Actioning is radical because it always begins with the text itself, and with the creation of a template of shifting character intentions that serves as a living analysis of the possible intentions of the playwright. The post-Stanislavskian technique of Active Analysis, by contrast, postpones engagement with the words of the text until the actor is physically and emotionally immersed in the imagined world of the play, and in the relationships and the journey of each scene. In Active Analysis actors initially improvise the dialogue of the play, exploring the relationships and the journey of each scene to the point where the actual text can be drip-fed into the imaginary world thereby created.
There is much argument about which technique works better for actors, but for me the debate is largely irrelevant. In either case you are still faced with the problem of how you deal with that difficult moment when you have to start speaking words written by someone else, and possibly spoken by hundreds of actors before you, as if they had just spontaneously popped into your head within an entirely new and present situation!
My view is that the Actioning technique is a highly effective and efficient way of making the text your own from day one. By Actioning the text, you can impose your actors will upon it, not in a random or perverse way, but by applying an analytical process which encapsulates each moment of a play into a single word that you yourself have selected.

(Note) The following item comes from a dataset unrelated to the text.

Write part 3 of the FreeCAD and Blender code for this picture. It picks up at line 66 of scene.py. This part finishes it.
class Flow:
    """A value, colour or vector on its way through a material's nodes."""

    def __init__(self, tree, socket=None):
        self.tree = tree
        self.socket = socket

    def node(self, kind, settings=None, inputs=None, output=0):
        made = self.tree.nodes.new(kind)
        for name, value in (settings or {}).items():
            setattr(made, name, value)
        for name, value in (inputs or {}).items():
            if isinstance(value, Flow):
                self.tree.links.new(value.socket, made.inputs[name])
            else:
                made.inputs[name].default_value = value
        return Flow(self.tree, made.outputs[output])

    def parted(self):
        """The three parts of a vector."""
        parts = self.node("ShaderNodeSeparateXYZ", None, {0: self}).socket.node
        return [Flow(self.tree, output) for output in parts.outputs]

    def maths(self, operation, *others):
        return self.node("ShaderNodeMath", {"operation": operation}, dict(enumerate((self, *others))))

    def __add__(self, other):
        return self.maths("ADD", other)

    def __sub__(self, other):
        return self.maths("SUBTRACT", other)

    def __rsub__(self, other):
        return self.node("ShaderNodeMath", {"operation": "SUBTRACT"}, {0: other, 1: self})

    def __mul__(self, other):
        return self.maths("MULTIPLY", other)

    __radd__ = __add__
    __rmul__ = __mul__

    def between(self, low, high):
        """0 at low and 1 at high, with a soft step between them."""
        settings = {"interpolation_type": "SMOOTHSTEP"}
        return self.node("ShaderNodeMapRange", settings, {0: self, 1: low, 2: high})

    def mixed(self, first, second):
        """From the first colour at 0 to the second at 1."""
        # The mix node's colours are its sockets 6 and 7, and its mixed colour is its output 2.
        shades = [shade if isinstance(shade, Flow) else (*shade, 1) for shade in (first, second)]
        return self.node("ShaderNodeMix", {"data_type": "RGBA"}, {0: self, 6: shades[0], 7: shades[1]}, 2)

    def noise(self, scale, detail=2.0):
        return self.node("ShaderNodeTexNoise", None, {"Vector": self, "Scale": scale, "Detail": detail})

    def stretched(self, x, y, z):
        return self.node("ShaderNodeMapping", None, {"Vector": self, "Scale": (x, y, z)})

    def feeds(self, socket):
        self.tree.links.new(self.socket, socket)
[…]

For Gaskill and Stafford-Clark, Actioning was partly a response to the difficulty their actors seemed to have with motivation, especially in the case of political and polemical texts. In productions such as David Hares Fanshen (Joint Stock Theatre Company, 1975), some actors were apparently unable to find the impulse to speak and act in a way that would clearly and simply reveal the human story and the social narrative. The director required the actors to serve the production by inhabiting and living the form of the text; by contrast the actors seemed to want to explore individualised subtextual narratives which were emotionally and psychologically complex but which blurred the dialectical storyline and disrupted its rhythm.

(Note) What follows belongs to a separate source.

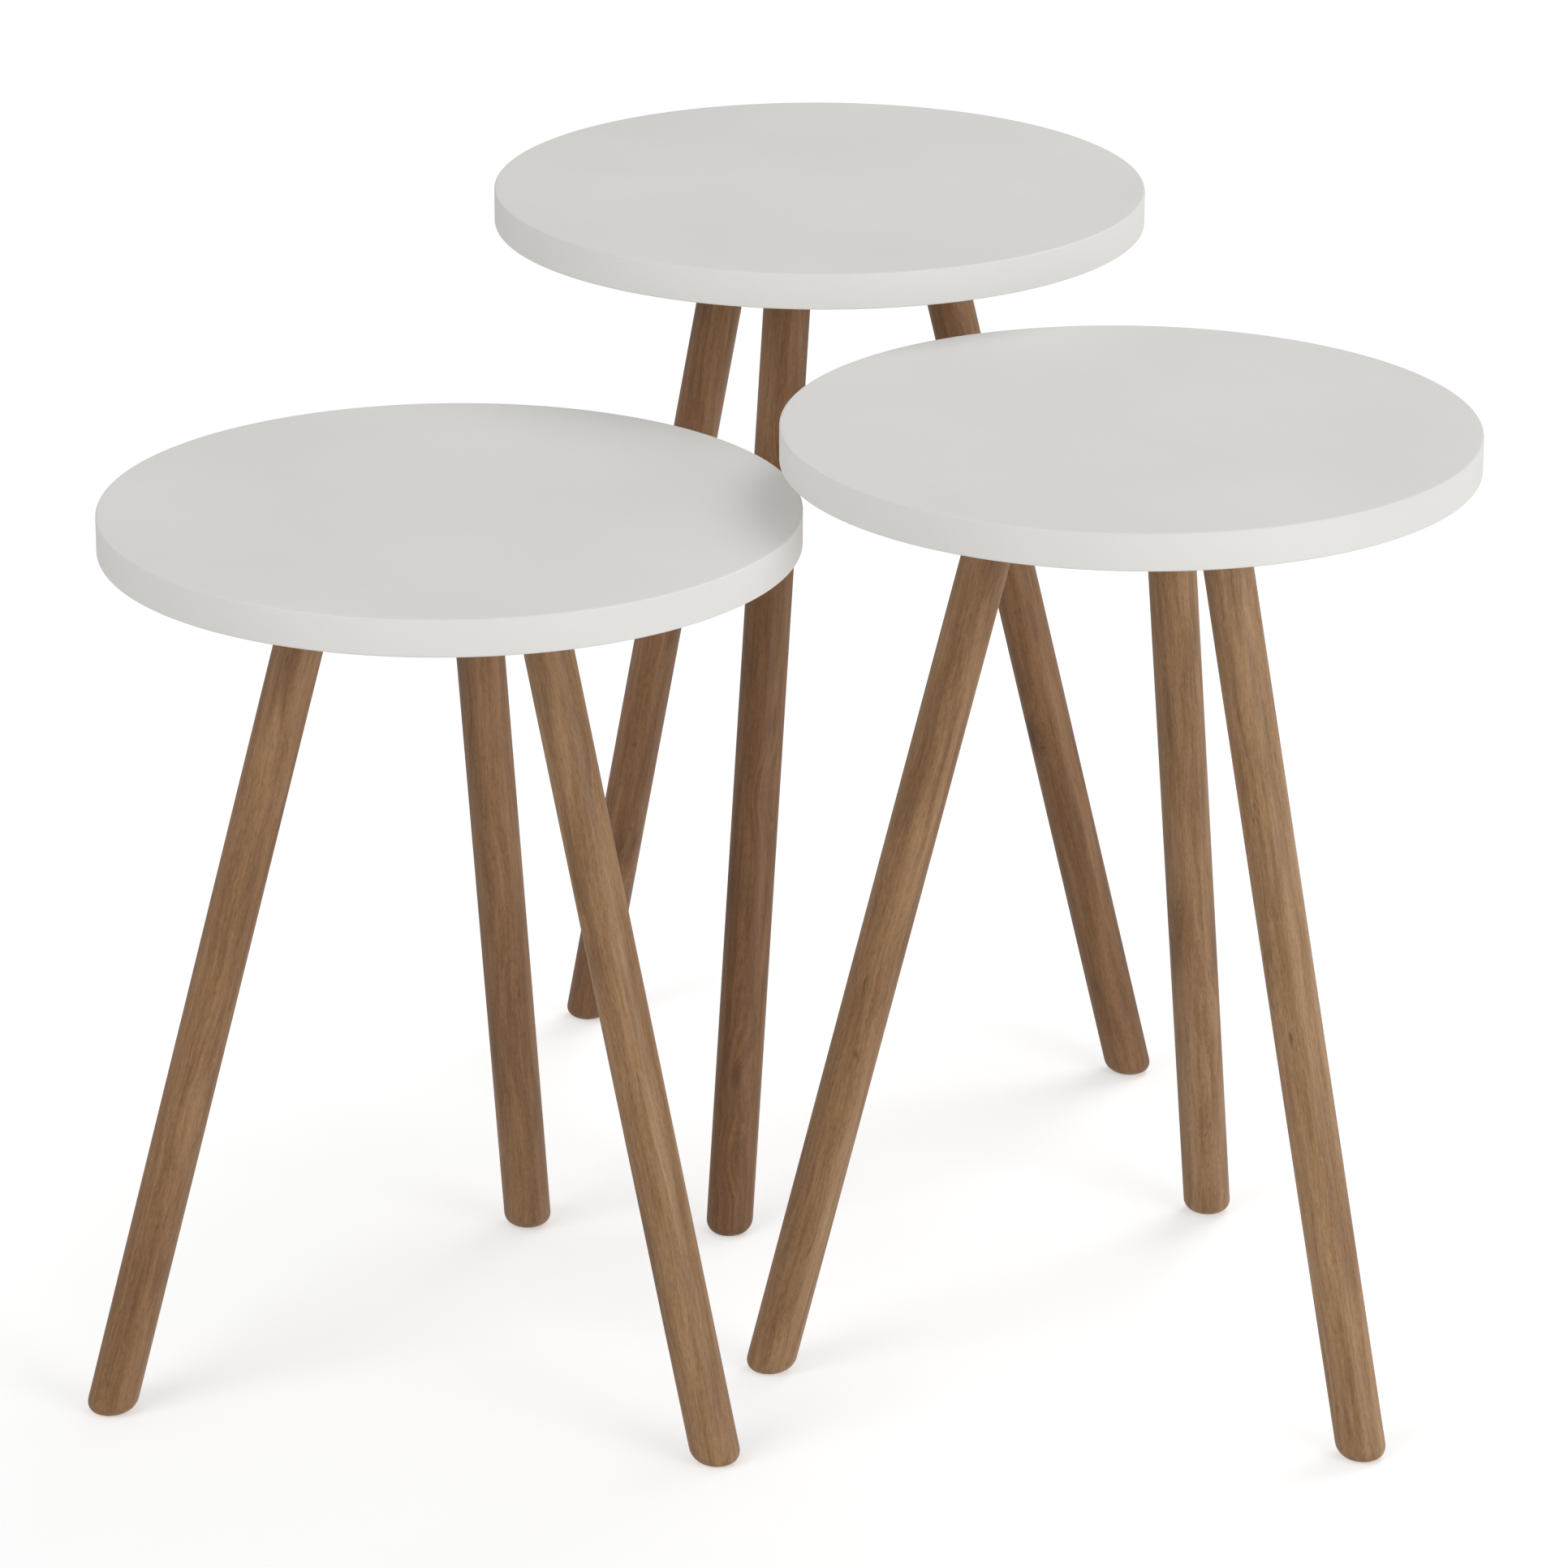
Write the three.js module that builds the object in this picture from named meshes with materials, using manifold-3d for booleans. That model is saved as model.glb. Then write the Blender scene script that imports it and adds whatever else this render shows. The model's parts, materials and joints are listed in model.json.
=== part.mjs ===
// Three nesting side tables. Each has a round white board for a top and three splayed round legs.
// Every leg is held by a hanger bolt in a round steel plate that is screwed under the top.
// Lengths are millimetres and angles are degrees. +Z is up and the floor is z = 0.
// The origin is on the floor, under the middle of the whole set's bounding box.

import * as THREE from 'three';
import { mergeVertices } from 'three/addons/utils/BufferGeometryUtils.js';
import Module from 'manifold-3d';

// Tables, from the tallest to the lowest. A table stands at `centre`, its first leg points to
// `firstLeg` (counterclockwise from +X) and the others follow at thirds of a turn.
// `legShift` is how far its three legs together sit off the middle of the top.
const TABLES = [
  { name: 'tall', height: 535, centre: [21.7, 174], legShift: [0, 0], footCircle: 186, firstLeg: 15.3 },
  { name: 'mid', height: 500, centre: [175.6, -147], legShift: [0, 0], footCircle: 182.5, firstLeg: 71.1 },
  { name: 'low', height: 465, centre: [-162.5, -174], legShift: [-5, 0], footCircle: 182, firstLeg: 79.5 },
];
const LEGS_PER_TABLE = 3;

// Tops
const TOP_DIAMETER = 350;
const TOP_THICKNESS = 19;
const TOP_EDGE = 1;

// Legs. The axis of a leg meets the underside of the top on LEG_CIRCLE and the floor on footCircle.
const LEG_DIAMETER = 25;
const LEG_CIRCLE = 61.5;
const FOOT_ROUNDING = 7;

// Plates and their slanted threaded bosses
const PLATE_DIAMETER = 64;
const PLATE_THICKNESS = 2.5;
const BOSS_DIAMETER = 18;
const BOSS_LENGTH = 9;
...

The beauty of the Actioning technique is that, from the outset, it demands that you (often in collaboration with your director) interrogate the text in minute detail in order to find the right verbs to express your interpretation of each thought. The choice of a single verb, simple though it might seem, requires you to think about character, situation, scene objective and relationships at each point in the text, and to encapsulate them in one word. Having chosen your verbs, you then also have to play them, through clear and tangible vocal shifts between one verb and the next. By bringing your vocal and physical resources to the task of delivering a line in the manner of the verb, you then start to own the text from a very early stage of rehearsal.

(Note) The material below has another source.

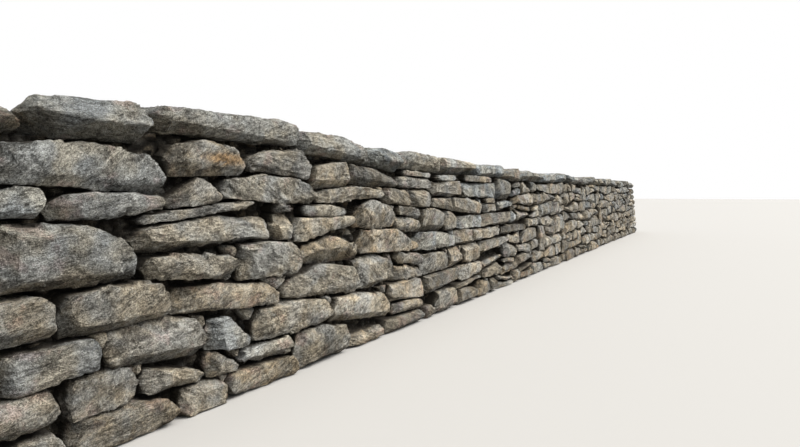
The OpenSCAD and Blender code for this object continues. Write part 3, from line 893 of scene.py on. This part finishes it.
def near_mark(middle, along, height):
    """Whether the stone with this middle is the front or cap stone that a mark means."""
    gap = math.hypot(middle.x - near_end_x - along, middle.z - height)
    return middle.y < MARKED_BEFORE and gap < MARK_REACH


def cut_marked(stone, middle):
    """Makes the large breaks of the near stones that have them."""
    for along, height, normal, depth in CUTS:
        if near_mark(middle, along, height):
            cut_off(stone, Vector(normal), depth)


def kind_of(middle, rng, base_warmth):
    """A stone's tone and warmth: those of its mark where it has one, and otherwise drawn."""
    usual = NEAR_TONE if middle.x < near_end_x + NEAR_LENGTH else FAR_TONE
    tone = min(1.0, max(0.0, rng.gauss(usual, TONE_SPREAD)))
    warmth = min(1.0, max(0.0, base_warmth + rng.gauss(0.0, WARMTH_SPREAD)))
    for along, height, marked_tone, marked_warmth in MARKED:
        if near_mark(middle, along, height):
            return marked_tone, marked_warmth
    return tone, warmth


def dress(node, material, seed, outs, voxels, base_warmth, crowned=False, corners=1.0):
    """Dresses every stone of a node and shows them as one piece in the node's place.

    outs are the ways that the shown sides of its stones look, the main one first.
    """
    rng = random.Random(seed)
    sunk = len(outs) == 1
    whole = bmesh.new()
    new_layers(whole)
    for stone in separate_stones(node):
        low, high = stone_box(stone)
        middle = (low + high) / 2
        voxel = voxel_for(middle.x, voxels)
        cut_marked(stone, middle)
        break_stone(stone, outs, rng, crowned, corners)
        if sunk:
            squeeze(stone, outs[0], HIDDEN_SQUEEZE)
        stone = even_mesh(stone, voxel)
        if sunk:
            squeeze(stone, outs[0], 1.0 / HIDDEN_SQUEEZE)
            drop_hidden_end(stone, outs[0])
        new_layers(stone)
        weather(stone, outs, rng, voxel, kind_of(middle, rng, base_warmth))
        if sunk:
            joint = 0.0 if voxel < CRISP_VOXEL else FAR_JOINT
            fit(stone, low, high, (0,), outs[0], FIT_DEPTH_ALONG, joint)
            fit(stone, low, high, (2,), outs[0], FIT_DEPTH, joint)
        else:
            fit(stone, low, high, (0, 1, 2), outs[0], math.inf, 0.0)
        finish_stone(whole, stone)
    show(mesh_of(whole, node + "_stones"), node, material)


# The floor and the light


def lay_floor():
    """A plain pale floor under the wall, which throws back less light than it shows."""
    ground = bmesh.new()
    bmesh.ops.create_grid(ground, x_segments=1, y_segments=1, size=FLOOR_SIZE)
    mesh = mesh_of(ground, "floor")
    floor = placed("floor", mesh)
    material = bpy.data.materials.new("floor")
    material.use_nodes = True
    tree = material.node_tree
    seen = add(tree, "ShaderNodeLightPath").outputs["Is Camera Ray"]
    shader = tree.nodes["Principled BSDF"]
    tree.links.new(blend(tree, seen, FLOOR_LIT, FLOOR_SEEN), shader.inputs["Base Color"])
    shader.inputs["Roughness"].default_value = DULLNESS
    mesh.materials.append(material)


def light_scene():
    """Soft daylight: an even sky, a broad light from above and a softer one from above the front."""
    world = bpy.data.worlds.new("studio")
    bpy.context.scene.world = world
    world.use_nodes = True
    tree = world.node_tree
    tree.nodes.clear()
    lit = add(tree, "ShaderNodeBackground", {"Color": SKY, "Strength": SKY_STRENGTH})
    seen = add(tree, "ShaderNodeBackground", {"Color": WHITE, "Strength": 1.0})
    rays = add(tree, "ShaderNodeLightPath")
    shown = maths(tree, "MAXIMUM", rays.outputs["Is Camera Ray"], rays.outputs["Is Glossy Ray"])
    shown = maths(tree, "MAXIMUM", shown, rays.outputs["Is Transmission Ray"])
    mix = add(tree, "ShaderNodeMixShader", {0: shown, 1: lit.outputs[0], 2: seen.outputs[0]})
    add(tree, "ShaderNodeOutputWorld", {"Surface": mix.outputs[0]})
    for name, strength, spread, direction in LAMPS:
        lamp = bpy.data.lights.new(name, "SUN")
        lamp.energy = strength
        lamp.angle = math.radians(spread)
        lamp.color = LAMP_COLOUR
        light = placed(name, lamp)
        light.rotation_euler = Vector(direction).to_track_quat("-Z", "Y").to_euler()


# The wall, node by node


def dress_face(side, out, voxels, seed, face_stone, foot_stone):
    """Dresses the footing, the courses and the pins of one face."""
    outs = (out,)
    dress(side + "_footing", foot_stone, seed + FOOT_SEED, outs, voxels, FOOT_WARMTH)
    for course in courses:
        name = f"{side}_course_{course}"
        warmth = LOW_WARMTH - WARMTH_STEP * course
        dress(name, face_stone, seed + COURSE_SEED + course, outs, voxels, warmth)
    dress(side + "_pins", face_stone, seed + PIN_SEED, outs, PIN_VOXELS, PIN_WARMTH)


def dress_end(side, out, seed, face_stone):
    """Dresses the squared stones of one end, which show on three sides."""
    name = side + "_end_stones"
    outs = (out, FRONT, BACK)
    dress(name, face_stone, seed, outs, END_VOXELS, END_WARMTH, corners=END_CORNERS)


def dress_caps(cap_stone):
    """Dresses the cap stones, which show their tops and both sides."""
    outs = (FRONT, BACK)
    dress("cap_stones", cap_stone, CAP_SEED, outs, CAP_VOXELS, CAP_WARMTH, crowned=True)


def build_wall():
    """Dresses the whole wall and packs its joints."""
    face_stone, cap_stone, foot_stone, shaded_packed_stone = (
        stone_material(*kind) for kind in (FACE_GNEISS, CAP_GNEISS, FOOT_GNEISS, PACKED_GNEISS_SHADED)
    )
    dress_face("front", FRONT, FACE_VOXELS, 0, face_stone, foot_stone)
    dress_face("back", BACK, BACK_VOXELS, BACK_SEED, face_stone, foot_stone)
    dress_end("left", LEFT, LEFT_SEED, face_stone)
    dress_end("right", RIGHT, RIGHT_SEED, face_stone)
    dress_caps(cap_stone)
    pack_joints(shaded_packed_stone)


place_camera()
lay_floor()
light_scene()
bpy.context.scene.view_settings.view_transform = "Standard"
build_wall()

Actioning has often been criticised for being inorganic, and for not allowing the actor enough space to discover the meaning of the text through rehearsal and interaction. Actors have claimed to feel straitjacketed and constricted by their action-verb choices, unable to speak as their impulse dictates in the moment. My view of this is that Actioning is no different from any of the other set elements of the play and production. You cannot generally stray from the playwrights text, or from the moves set by the director, since those elements are fixed. So it is with the action verbs, yet none of these fixed aspects necessarily leads to a fixed performance. Even within those boundaries, you, the actor, still have huge scope for being reactive, impulsive and present, and no two performances will ever be quite the same. Like the text, the blocking and all the other fixed elements of a performance, the action verbs are there to help and support you to give you a structure and a direction so that you can be free to respond in the moment without fear of losing the thread of the narrative or the form of the play.
Having said that, it is important to remember that action verbs can also be changed, not randomly or inadvertently, but through moments of clarity and realisation, when you decide at some point in rehearsal that your initial choice is not working. My view is that you are more likely to arrive at such moments by making clear and definite choices to begin with.
It might also be argued that Actioning serves another vital purpose, crucial to the age we live in, which is to force actors to develop vocal and physical precision and to broaden their expressive range, in a world where so much of our communication is now electronic and where the notion of being physically, vocally and mentally present is blurred by the reality that, for much of our lives, we are communicating simultaneously within two or three different contexts. For young actors in particular, the process of turning the body into a clear and efficient signifier, and of focusing the mind onto a single thought and intention in each moment of the action, works in opposition to the recent cultural shifts which encourage a much more dispersed energy and divided focus. This is not an entirely new endeavour actors have always had to learn to speak and move with clarity but there has never been a greater need for core training techniques which inspire and stimulate actors to expand and refine their physical and vocal capacity. Actioning is such a technique, and I believe it to be a fundamental tool for approaching text.
This book will attempt to go beyond traditional notions of using Actioning in rehearsal, by investigating the Actioning technique both as a tool for analysing and speaking text, and as a springboard into the actual staging of a scene. When I first used the technique, as an actor in the 1980s, I found it hard to see the connection between the action verbs chosen on the text and the work done on the rehearsal-room floor, and I saw other actors also struggling with this. Over many years of teaching the technique I have realised that action verbs also have a strong spatial/physical dimension which offers the actor possibilities for interacting with other characters and with the space. In the later chapters of this book I will be giving an account of these discoveries and showing how the actor can use Actioning as a physical as well as a verbal tool.